Testla T4 always stays in P0 pstate

Hi,

I’m wondering if anybody has any clues on why T4 card always stays in P0 state? Being always in P0 forces the fans to kick-in in the server chassis, which is pretty loud. So far, I found extremely weird workaround - running nvidia-smi with “-l” option to display the status and it forces the card to P8 after about 10 seconds and it stays that way until your terminate nvidia-smi. (running multiple times without “-l” option doesn’t have the same effect)

The card does react to load and switches to P0 if you run any tasks on it in parallel, then switches to P8 once done.

So, looking for way too NOT run nvidia-smi constantly and have the card switch to P8 automatiocally where is no load.

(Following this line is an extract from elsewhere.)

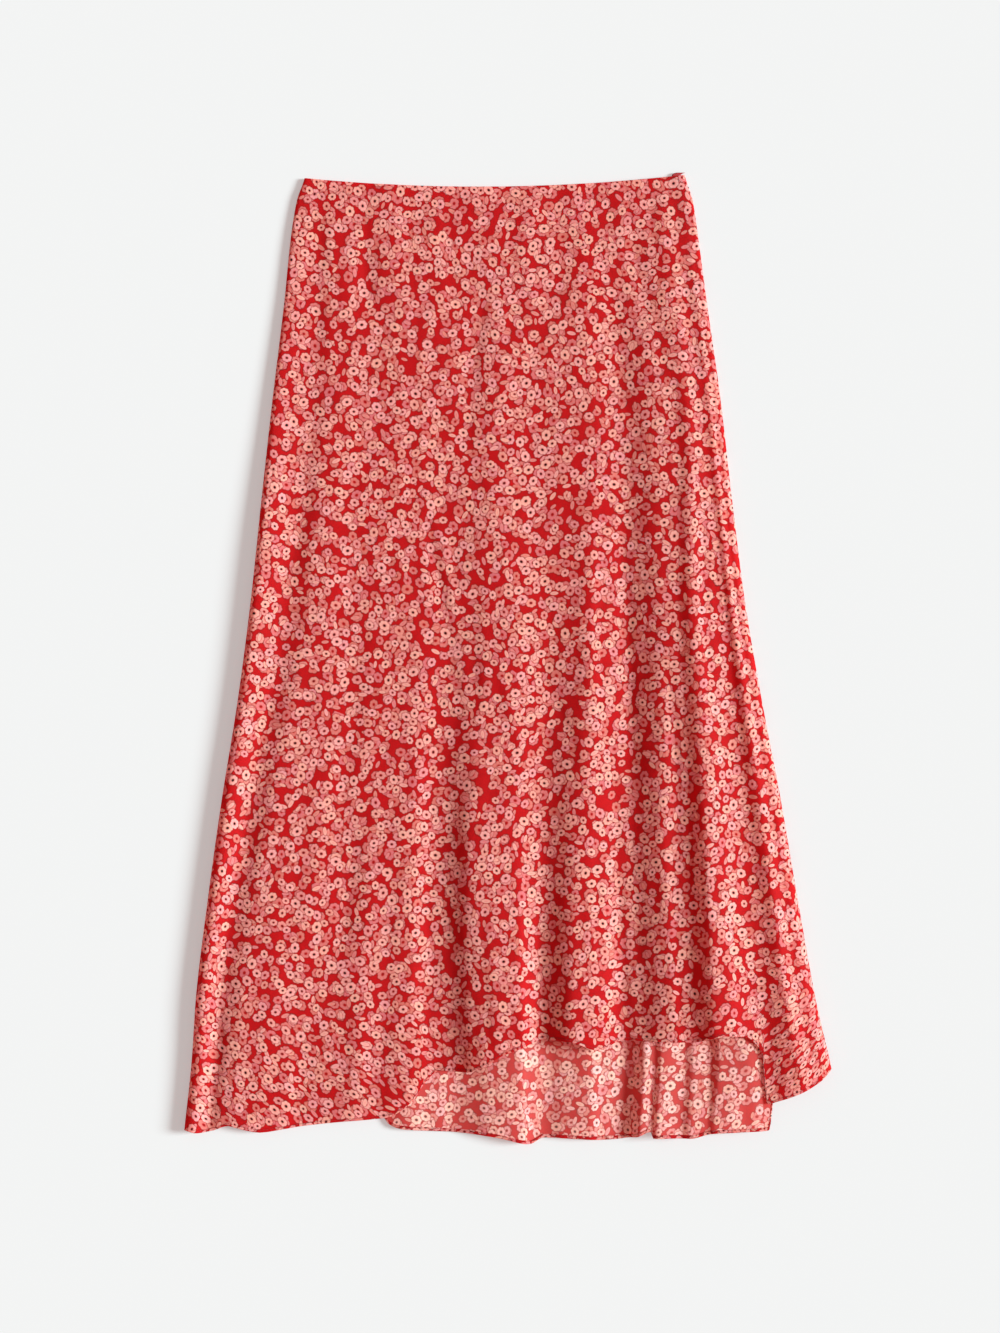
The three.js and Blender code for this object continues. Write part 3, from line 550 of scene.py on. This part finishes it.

Driver Version : 460.32.03
CUDA Version : 11.2

Attached GPUs : 1
GPU 00000000:B6:00.0
Product Name : Tesla T4
Product Brand : Tesla
Display Mode : Enabled
Display Active : Disabled
Persistence Mode : Disabled
MIG Mode
Current : N/A
Pending : N/A
Accounting Mode : Disabled
Accounting Mode Buffer Size : 4000
Driver Model
Current : N/A
Pending : N/A
GPU UUID : GPU-9b2140ad-1dd6-e639-b276-29f45f18bd2a
Minor Number : 0
VBIOS Version : 90.04.38.00.03

Tue Apr 13 17:54:45 2021
±----------------------------------------------------------------------------+
| NVIDIA-SMI 460.32.03 Driver Version: 460.32.03 CUDA Version: 11.2 |
|-------------------------------±---------------------±---------------------+
| GPU Name Persistence-M| Bus-Id Disp.A | Volatile Uncorr. ECC |
| Fan Temp Perf Pwr:Usage/Cap| Memory-Usage | GPU-Util Compute M. |
| | | MIG M. |
|===============================+======================+======================|
| 0 Tesla T4 Off | 00000000:B6:00.0 Off | Off |
| N/A 35C P0 15W / 70W | 0MiB / 16127MiB | 0% Default |
| | | N/A |
±------------------------------±---------------------±---------------------+

±----------------------------------------------------------------------------+
| Processes: |
| GPU GI CI PID Type Process name GPU Memory |
| ID ID Usage |
|=============================================================================|
| No running processes found |
±----------------------------------------------------------------------------+

Please correctly set up nvidia-persistenced.

1 Like

Omg, thank you very much for the hint